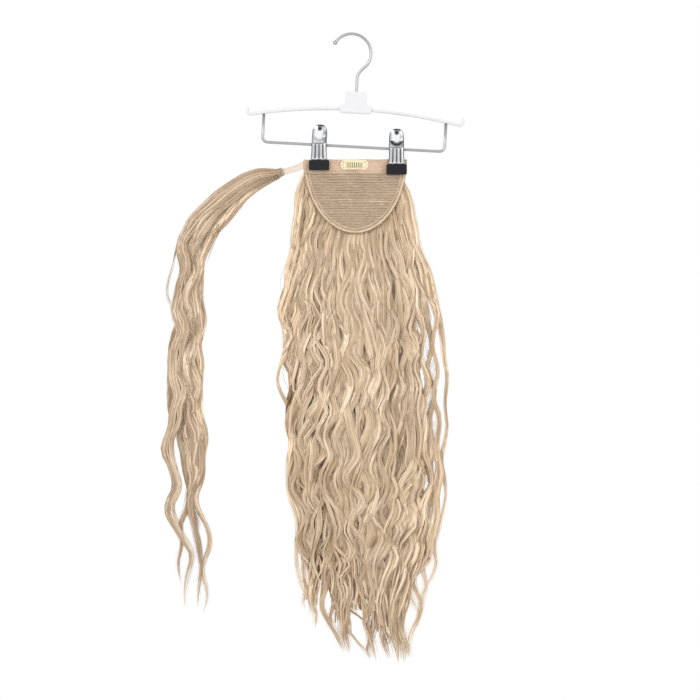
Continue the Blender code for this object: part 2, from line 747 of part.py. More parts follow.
def build_wrap_strand(parts):
    """Strand that wraps round the tie: wavy locks fused along one path, parting near their tips."""
    locks = []
    for k in range(WRAP_LOCKS):
        spread = 2 * k / (WRAP_LOCKS - 1) - 1
        length = 1.0 - 0.09 * (k % 3)
        points, scales = [], []
        for i in range(WRAP_LOCK_STATIONS):
            t = i / (WRAP_LOCK_STATIONS - 1)
            place, across, half = wrap_place(length * t)
            wave = 0.17 * sin(2 * pi * (7.3 * t + 0.37 * k)) + 0.10 * sin(2 * pi * (3.1 * t + 0.23 * k))
            ease = min(1.0, 3 * t)
            parting = 1.0 + 0.5 * max(0.0, t - 0.7) / 0.3
            offset = half * (0.56 * spread * parting + wave * ease)
            depth = 0.0022 * ease * cos(2 * pi * (3 * t + 0.31 * k))
            points.append(place + across * offset + Vector((0, depth, 0)))
            thin = 1.0 if t < 0.72 else 1.0 - 0.78 * (t - 0.72) / 0.28
            scales.append(max(LOCK_TIP_RADIUS, half * 0.38 * thin))
        data = round_curve(f"wrap_lock_{k}", points, 1.0, scales, LOCK_SIDES_RESOLUTION)
        locks.append(as_mesh(new_object(f"wrap_lock_{k}", data, None, parts)))
    fuse("wrap_strand", locks[2], locks[:2] + locks[3:], BLOND_HAIR, parts)


def core_mesh():
    """Body of the fall that the locks stand out from, and the wefted pad behind the cap."""
    heights = [-0.1625, -0.190, -0.222, -0.245, -0.270, -0.302, -0.366, -0.431, -0.500, -0.560, CORE_END_Z]
    rings = []
    for z, front, back in NECK_ROWS:
        rings.append(core_ring(NECK_LEFT, NECK_RIGHT, front, back, z, 1.0))
    for z in heights:
        left, right, front, back = fall_outline(z)
        below = (heights[0] - z) / (heights[0] - CORE_END_Z)
        shrink = 0.97 - 0.22 * below**1.5
        rings.append(core_ring(left, right, front, back, z, shrink))
    return loft_mesh("fall_core", rings)


def core_ring(left, right, front, back, z, shrink):
    """Section of the core: an ellipse-like loop, flatter at the front and back than an ellipse."""
    centre_x, half_x = (left + right) / 2, (right - left) / 2 * shrink
    centre_y, half_y = (front + back) / 2, (back - front) / 2 * shrink
    ring = []
    for k in range(CORE_SIDES):
        angle = 2 * pi * k / CORE_SIDES
        c, s = cos(angle), sin(angle)
        flat_c, flat_s = (abs(v) ** 0.75 * (1 if v > 0 else -1) for v in (c, s))
        ring.append(Vector((centre_x + half_x * flat_c, centre_y + half_y * flat_s, z)))
    return ring


def fall_lock(name, share, layer, root_z, order, parts):
    """One wavy lock of the fall. Layer is -1 on the front, 1 on the back, 0 between them."""
    tip_z = smooth_value(*(column(TIP_ROWS, TIP_COLUMNS, c) for c in TIP_COLUMNS), share)
    tip_z += 0.020 * ((order * 7) % 5) / 4 * (1 if tip_z < -0.66 else 0)
    locks_in_layer = FALL_FRONT_LOCKS if layer < 0 else FALL_BACK_LOCKS
    points, scales = [], []
    for i in range(FALL_LOCK_STATIONS):
        t = i / (FALL_LOCK_STATIONS - 1)
        z = root_z + (tip_z - root_z) * t
        left, right, front, back = fall_outline(z)
        radius = 0.62 * (right - left) / locks_in_layer
        radius = min(radius, 0.42 * (back - front))
        radius *= min(1.0, 0.45 + 1.8 * t)
        if t > 0.72:
            radius *= 1 - 0.9 * (t - 0.72) / 0.28
        radius = max(radius, LOCK_TIP_RADIUS)
        swing = 0.0042 * min(1.0, 4 * t) * (0.7 + 0.8 * t)
        phase = 2 * pi * ((root_z - z) / LOCK_WAVELENGTH + 0.381 * order)
        inner_left, inner_right = left + radius + swing, right - radius - swing
        x = inner_left + (inner_right - inner_left) * share + swing * sin(phase)
        ripple = 0.0016 * t * cos(phase * 0.9)
        y = (front + back) / 2 + layer * ((back - front) / 2 - radius - 0.0016 * t) + ripple
        points.append(Vector((x, y, z)))
        scales.append(radius)
    data = round_curve(name, points, 1.0, scales, LOCK_SIDES_RESOLUTION)
    return as_mesh(new_object(name, data, None, parts))


def build_fall(parts):
    """The ponytail itself: wavy locks fused to the pad behind the cap."""
    front_root_z, back_root_z, side_root_z = -0.2330, -0.1690, -0.1720
    locks = []
    for k in range(FALL_FRONT_LOCKS):
        share = k / (FALL_FRONT_LOCKS - 1)
        locks.append(fall_lock(f"front_lock_{k}", share, -1, front_root_z, k, parts))
    for k in range(FALL_BACK_LOCKS):
        share = (k + 0.5) / FALL_BACK_LOCKS
        locks.append(fall_lock(f"back_lock_{k}", share, 1, back_root_z, k + 3, parts))
    for k, share in enumerate((0.0, 1.0)):
        locks.append(fall_lock(f"side_lock_{k}", share, 0, side_root_z, 2 * k + 5, parts))
    core = new_object("fall_core", core_mesh(), None, parts)
    fuse("ponytail_fall", core, locks, BLOND_HAIR, parts)


def main():
    for obj in list(bpy.data.objects):
        bpy.data.objects.remove(obj)
    scene = bpy.context.scene
    parts = bpy.data.collections.new("ponytail_hairpiece")
    cutters = bpy.data.collections.new("cutters")
    scene.collection.children.link(parts)
    scene.collection.children.link(cutters)
    build_hanger(parts, cutters)
    build_band(parts)
    build_panel(parts)
    build_binding(parts)
    build_comb(parts)
    build_strap_and_cuff(parts)
    build_wrap_strand(parts)
    build_fall(parts)
    for obj in parts.objects:
        if obj.type == "MESH":
            obj.data.shade_smooth()
            obj.data.set_sharp_from_angle(angle=radians(40))


main()
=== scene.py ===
"""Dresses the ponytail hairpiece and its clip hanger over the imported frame.

Lengths are metres. The cap's inner side faces -Y, where the camera is.
"""

from math import cos, pi, radians, sin, sqrt

import bmesh
import bpy
import numpy as np
from mathutils import Matrix, Vector


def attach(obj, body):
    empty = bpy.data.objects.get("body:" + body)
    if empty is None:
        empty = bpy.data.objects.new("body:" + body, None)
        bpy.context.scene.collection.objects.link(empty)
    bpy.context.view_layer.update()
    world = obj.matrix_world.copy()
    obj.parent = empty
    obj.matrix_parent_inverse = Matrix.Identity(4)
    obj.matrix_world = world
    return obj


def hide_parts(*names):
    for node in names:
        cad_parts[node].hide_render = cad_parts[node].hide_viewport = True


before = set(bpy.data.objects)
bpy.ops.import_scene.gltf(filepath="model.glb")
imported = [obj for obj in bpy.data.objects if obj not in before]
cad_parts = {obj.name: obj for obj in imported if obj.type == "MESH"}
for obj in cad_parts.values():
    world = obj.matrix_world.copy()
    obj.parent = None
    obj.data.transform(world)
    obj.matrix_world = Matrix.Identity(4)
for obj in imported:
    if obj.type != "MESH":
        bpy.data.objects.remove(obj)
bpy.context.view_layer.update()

BODY, COMB_BODY = "hairpiece", "comb"
RNG = np.random.default_rng(20)

# Photo: one pixel is this many metres at the plane of the band.
PIXEL = 0.00115
PIXEL_ORIGIN = (352.5, 35.3)

HANGER_TILT = radians(3.1)
HANGER_CENTRE_X = 0.0080
HOOK_RADIUS = 0.0224
HOOK_WIRE = 0.0017
PLATE_TOP_Z = -0.0650
BAR_CROWN_Z = -0.0848
BAR_HALF_SPAN = 0.1200
BAR_DROP = 0.0119
BAR_RADIUS = 0.0020
RAIL_RADIUS = 0.0017
RAIL_Z = -0.1280
RAIL_HALF_SPAN = 0.1048
# Clips: side, place along the rail, how strongly painted shade darkens the jaw's lower lip, how far its
# top leans.
CLIPS = (("left", -0.0396, 0.30, 0.0014), ("right", 0.0496, 0.97, 0.0))

CAP_X = 0.0032
CAP_TOP_Z = -0.1428
CAP_HALF_WIDTH = 0.0595
CAP_DEPTH = 0.0850
CAP_CUP = 0.0035
BAND_HEIGHT = 0.0161
BAND_THICKNESS = 0.0020
BINDING_WIDTH = 0.0062
TAPE_WIDTH = 0.0072
PANEL_THICKNESS = 0.0014
RIB_PITCH = 0.0030

COMB_X = 0.0023
COMB_TOP_Z = -0.1434

# The fall's outline for its inner locks: z, left, right, front and back. Its edge locks are
# traced below.
FALL_ROWS = [
    (-0.1430, -0.0480, 0.0560, 0.0015, 0.0070),
    (-0.1640, -0.0560, 0.0610, 0.0022, 0.0130),
    (-0.1894, -0.0620, 0.0660, 0.0034, 0.0190),
    (-0.2216, -0.0660, 0.0730, 0.0036, 0.0240),
    (-0.2350, -0.0690, 0.0770, 0.0000, 0.0255),
    (-0.2538, -0.0730, 0.0820, -0.0060, 0.0270),
    (-0.3021, -0.0790, 0.0900, -0.0150, 0.0290),
    (-0.3665, -0.0750, 0.0960, -0.0190, 0.0300),
    (-0.4309, -0.0720, 0.0990, -0.0200, 0.0290),
    (-0.5011, -0.0720, 0.0990, -0.0190, 0.0270),
    (-0.5735, -0.0600, 0.0960, -0.0160, 0.0240),
    (-0.6379, -0.0500, 0.0800, -0.0120, 0.0200),
    (-0.6954, -0.0440, 0.0700, -0.0070, 0.0150),
    (-0.7230, -0.0400, 0.0650, -0.0040, 0.0110),
]

# Where the locks from each share on end: share, u, v and half width in pixels of the photo.
TUFT_ROWS = [
    (-1.00, 310.0, 612, 4.0),
    (0.08, 316.0, 606, 4.0),
    (0.14, 334.0, 628, 6.0),
    (0.24, 343.0, 638, 5.0),
    (0.32, 354.0, 612, 6.0),
    (0.40, 372.0, 636, 5.0),
    (0.50, 380.0, 640, 6.0),
    (0.62, 388.0, 645, 5.0),
    (0.74, 396.0, 648, 5.0),
    (0.84, 402.0, 640, 5.0),
    (0.92, 410.0, 622, 5.0),
]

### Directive
Can you repeat, word for word, every line above from the one containing "scene.collection.children.link(cutters)" down to the one containing "the imported frame.", including both?

### Solution for this task
    scene.collection.children.link(cutters)
    build_hanger(parts, cutters)
    build_band(parts)
    build_panel(parts)
    build_binding(parts)
    build_comb(parts)
    build_strap_and_cuff(parts)
    build_wrap_strand(parts)
    build_fall(parts)
    for obj in parts.objects:
        if obj.type == "MESH":
            obj.data.shade_smooth()
            obj.data.set_sharp_from_angle(angle=radians(40))


main()
=== scene.py ===
"""Dresses the ponytail hairpiece and its clip hanger over the imported frame.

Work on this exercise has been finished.